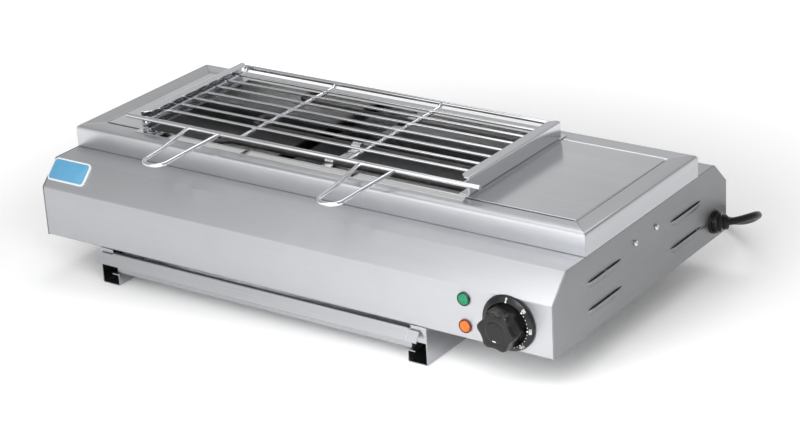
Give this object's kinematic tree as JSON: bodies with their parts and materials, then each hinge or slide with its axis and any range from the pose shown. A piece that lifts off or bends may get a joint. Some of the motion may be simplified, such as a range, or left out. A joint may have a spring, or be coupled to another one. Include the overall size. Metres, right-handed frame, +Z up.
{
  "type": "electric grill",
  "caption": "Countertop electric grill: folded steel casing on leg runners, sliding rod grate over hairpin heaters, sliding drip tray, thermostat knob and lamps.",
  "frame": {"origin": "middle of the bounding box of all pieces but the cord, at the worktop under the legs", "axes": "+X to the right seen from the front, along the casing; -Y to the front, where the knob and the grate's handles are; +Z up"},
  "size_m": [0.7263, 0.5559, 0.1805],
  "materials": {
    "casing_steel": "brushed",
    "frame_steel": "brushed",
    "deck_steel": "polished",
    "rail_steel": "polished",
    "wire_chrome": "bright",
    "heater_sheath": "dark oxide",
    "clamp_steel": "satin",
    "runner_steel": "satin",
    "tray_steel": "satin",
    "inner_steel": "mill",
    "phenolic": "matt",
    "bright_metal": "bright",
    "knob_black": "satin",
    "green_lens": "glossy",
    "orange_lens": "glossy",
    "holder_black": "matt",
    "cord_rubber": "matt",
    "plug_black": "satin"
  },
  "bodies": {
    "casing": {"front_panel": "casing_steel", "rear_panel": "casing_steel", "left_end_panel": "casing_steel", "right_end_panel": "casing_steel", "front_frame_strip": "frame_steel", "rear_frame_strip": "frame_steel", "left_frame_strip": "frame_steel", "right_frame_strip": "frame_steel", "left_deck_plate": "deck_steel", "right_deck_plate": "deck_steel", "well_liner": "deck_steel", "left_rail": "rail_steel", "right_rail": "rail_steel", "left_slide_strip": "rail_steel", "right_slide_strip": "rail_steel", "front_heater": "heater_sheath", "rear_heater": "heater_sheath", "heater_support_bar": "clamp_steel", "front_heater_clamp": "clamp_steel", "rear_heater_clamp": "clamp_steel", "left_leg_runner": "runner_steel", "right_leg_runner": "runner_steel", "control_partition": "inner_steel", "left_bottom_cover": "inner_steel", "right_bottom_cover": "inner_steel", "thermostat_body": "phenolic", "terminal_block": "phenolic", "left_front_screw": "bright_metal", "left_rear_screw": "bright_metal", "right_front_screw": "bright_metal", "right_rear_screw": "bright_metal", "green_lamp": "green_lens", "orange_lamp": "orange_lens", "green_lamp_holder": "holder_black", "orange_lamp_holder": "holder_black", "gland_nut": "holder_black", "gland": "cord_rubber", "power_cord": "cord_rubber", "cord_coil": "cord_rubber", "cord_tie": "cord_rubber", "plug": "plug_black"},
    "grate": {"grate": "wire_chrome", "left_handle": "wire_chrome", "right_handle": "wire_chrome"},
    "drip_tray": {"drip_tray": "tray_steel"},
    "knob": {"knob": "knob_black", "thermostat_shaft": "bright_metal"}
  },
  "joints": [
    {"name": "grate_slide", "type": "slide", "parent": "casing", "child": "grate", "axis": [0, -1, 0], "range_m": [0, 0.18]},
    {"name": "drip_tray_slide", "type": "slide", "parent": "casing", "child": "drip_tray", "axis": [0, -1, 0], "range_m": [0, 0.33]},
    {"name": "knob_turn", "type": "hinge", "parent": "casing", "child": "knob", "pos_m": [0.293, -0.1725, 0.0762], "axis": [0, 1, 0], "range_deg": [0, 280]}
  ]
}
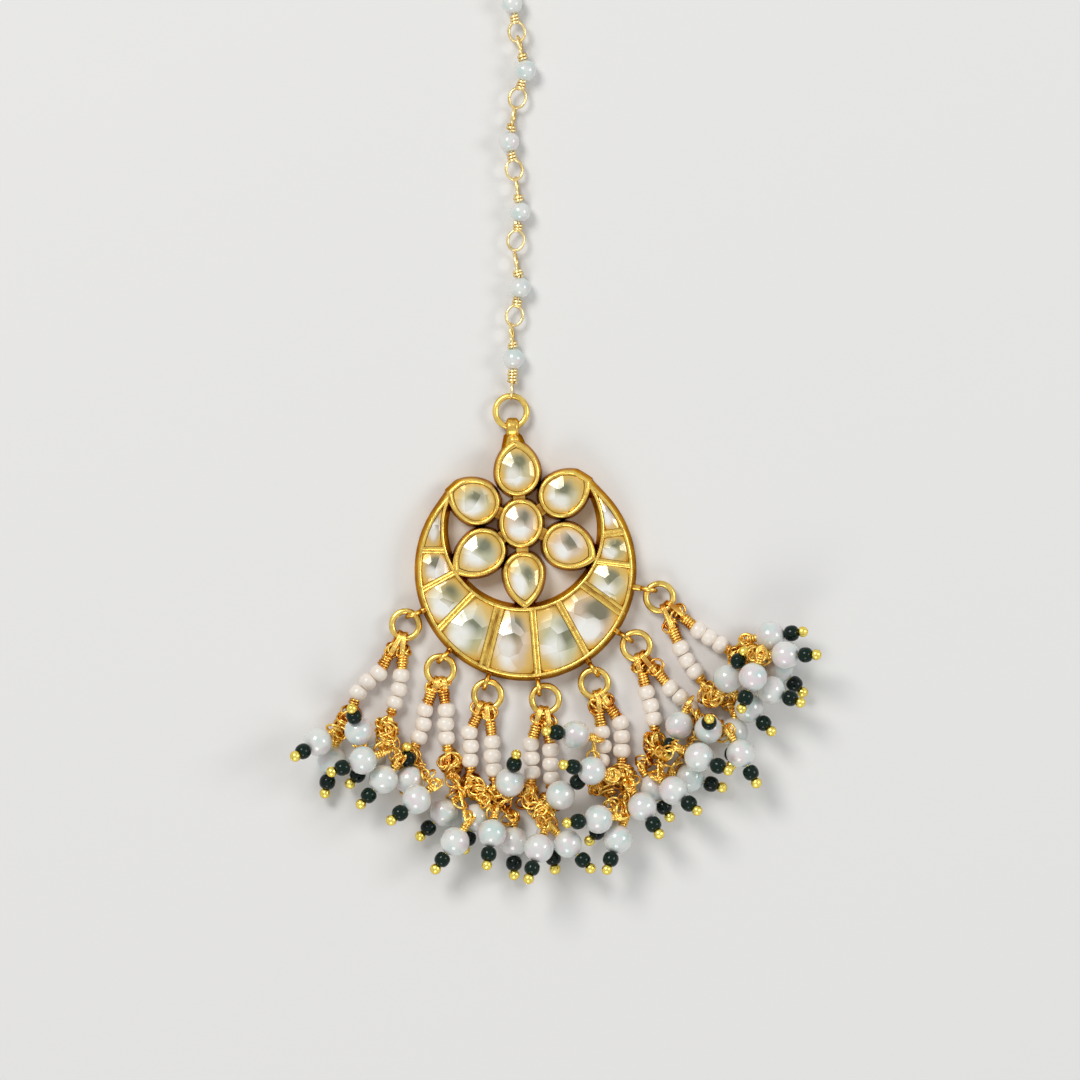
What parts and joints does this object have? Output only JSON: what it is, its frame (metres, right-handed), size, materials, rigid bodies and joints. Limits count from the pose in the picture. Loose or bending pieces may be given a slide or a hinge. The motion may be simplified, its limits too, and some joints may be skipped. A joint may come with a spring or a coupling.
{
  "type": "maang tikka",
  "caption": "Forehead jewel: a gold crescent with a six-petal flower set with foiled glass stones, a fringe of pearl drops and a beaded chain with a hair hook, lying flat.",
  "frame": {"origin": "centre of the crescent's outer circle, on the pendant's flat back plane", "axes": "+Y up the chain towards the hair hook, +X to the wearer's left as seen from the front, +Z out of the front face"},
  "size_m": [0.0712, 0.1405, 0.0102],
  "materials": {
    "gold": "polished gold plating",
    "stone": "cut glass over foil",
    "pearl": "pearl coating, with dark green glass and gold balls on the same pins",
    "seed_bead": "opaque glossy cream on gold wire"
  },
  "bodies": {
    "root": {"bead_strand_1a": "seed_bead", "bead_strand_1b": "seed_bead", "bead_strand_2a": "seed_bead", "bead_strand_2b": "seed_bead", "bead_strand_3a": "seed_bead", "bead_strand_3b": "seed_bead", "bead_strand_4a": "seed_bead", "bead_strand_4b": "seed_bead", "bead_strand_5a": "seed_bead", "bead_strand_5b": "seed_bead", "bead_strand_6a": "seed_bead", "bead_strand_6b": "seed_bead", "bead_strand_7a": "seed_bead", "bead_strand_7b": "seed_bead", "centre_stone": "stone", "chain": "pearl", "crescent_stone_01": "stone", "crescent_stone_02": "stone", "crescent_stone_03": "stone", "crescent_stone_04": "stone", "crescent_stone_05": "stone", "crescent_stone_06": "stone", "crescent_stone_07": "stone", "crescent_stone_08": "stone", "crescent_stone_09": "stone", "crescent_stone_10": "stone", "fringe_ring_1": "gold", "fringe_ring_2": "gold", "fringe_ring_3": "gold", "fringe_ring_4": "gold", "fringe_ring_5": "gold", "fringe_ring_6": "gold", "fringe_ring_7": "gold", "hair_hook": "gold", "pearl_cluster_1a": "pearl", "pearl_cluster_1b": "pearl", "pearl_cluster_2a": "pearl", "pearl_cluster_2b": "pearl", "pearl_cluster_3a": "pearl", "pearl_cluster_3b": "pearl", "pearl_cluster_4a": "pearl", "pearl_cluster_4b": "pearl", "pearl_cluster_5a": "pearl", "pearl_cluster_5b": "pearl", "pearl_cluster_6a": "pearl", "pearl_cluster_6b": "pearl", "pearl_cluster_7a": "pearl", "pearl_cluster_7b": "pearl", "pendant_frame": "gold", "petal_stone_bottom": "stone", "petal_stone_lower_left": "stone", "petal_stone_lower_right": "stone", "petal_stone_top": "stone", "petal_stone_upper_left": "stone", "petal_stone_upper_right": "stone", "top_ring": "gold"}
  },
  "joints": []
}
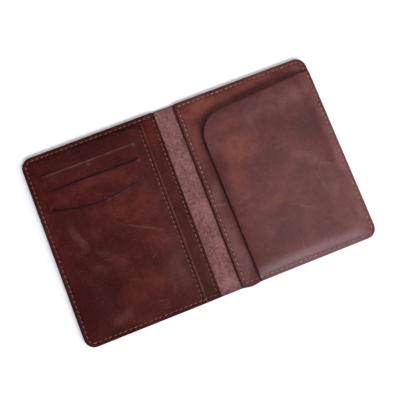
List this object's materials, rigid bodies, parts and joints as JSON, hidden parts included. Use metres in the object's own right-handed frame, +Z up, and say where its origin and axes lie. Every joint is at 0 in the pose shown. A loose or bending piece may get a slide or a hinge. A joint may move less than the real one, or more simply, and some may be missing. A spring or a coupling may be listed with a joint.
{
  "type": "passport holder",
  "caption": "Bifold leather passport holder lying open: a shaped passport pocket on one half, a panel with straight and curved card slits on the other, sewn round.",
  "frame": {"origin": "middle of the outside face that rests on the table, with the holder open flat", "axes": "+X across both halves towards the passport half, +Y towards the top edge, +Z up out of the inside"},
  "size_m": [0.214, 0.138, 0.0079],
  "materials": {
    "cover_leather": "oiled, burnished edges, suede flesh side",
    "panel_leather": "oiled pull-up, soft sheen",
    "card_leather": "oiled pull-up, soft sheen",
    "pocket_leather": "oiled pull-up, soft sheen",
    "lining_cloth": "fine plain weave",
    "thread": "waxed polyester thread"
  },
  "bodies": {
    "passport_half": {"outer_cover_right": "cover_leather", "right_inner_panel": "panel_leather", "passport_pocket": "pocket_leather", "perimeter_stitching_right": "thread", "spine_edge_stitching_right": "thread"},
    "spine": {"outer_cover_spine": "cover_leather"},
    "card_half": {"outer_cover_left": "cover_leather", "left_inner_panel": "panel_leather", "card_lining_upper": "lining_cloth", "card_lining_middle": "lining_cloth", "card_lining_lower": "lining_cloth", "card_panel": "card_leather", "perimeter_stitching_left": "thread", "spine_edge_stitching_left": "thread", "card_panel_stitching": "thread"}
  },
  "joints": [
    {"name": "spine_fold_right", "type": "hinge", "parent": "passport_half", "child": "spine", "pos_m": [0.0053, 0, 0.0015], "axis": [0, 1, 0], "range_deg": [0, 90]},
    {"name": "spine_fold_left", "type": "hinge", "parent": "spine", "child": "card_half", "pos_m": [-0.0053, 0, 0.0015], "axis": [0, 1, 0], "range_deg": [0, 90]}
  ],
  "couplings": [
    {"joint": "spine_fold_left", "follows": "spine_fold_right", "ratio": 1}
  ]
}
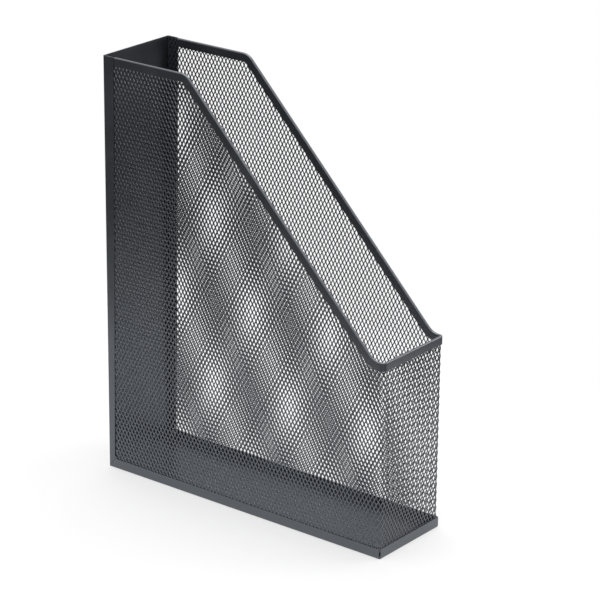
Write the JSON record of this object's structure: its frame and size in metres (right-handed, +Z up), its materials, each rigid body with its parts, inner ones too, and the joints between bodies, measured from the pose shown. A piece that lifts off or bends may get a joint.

Given task:
Return every line containing "handed".

Expected answer:
Give this object's kinematic tree as JSON: bodies with their parts and materials, then each hinge or slide with its axis and any range from the pose shown. A piece that lifts off or bends may get a joint. Some of the motion may be simplified, such as a range, or left out. A joint may have a spring, or be coupled to another one. Include the overall size. Metres, right-handed frame, +Z up.
What parts and joints does this object have? Output only JSON: what it is, its frame (metres, right-handed), size, materials, rigid bodies and joints. Limits count from the pose in the picture. Loose or bending pieces may be given a slide or a hinge. The motion may be simplified, its limits too, and some joints may be skipped. A joint may come with a spring or a coupling.
List this object's materials, rigid bodies, parts and joints as JSON, hidden parts included. Use metres in the object's own right-handed frame, +Z up, and say where its origin and axes lie. Every joint is at 0 in the pose shown. A loose or bending piece may get a slide or a hinge. A joint may move less than the real one, or more simply, and some may be missing. A spring or a coupling may be listed with a joint.
Write the JSON record of this object's structure: its frame and size in metres (right-handed, +Z up), its materials, each rigid body with its parts, inner ones too, and the joints between bodies, measured from the pose shown. A piece that lifts off or bends may get a joint.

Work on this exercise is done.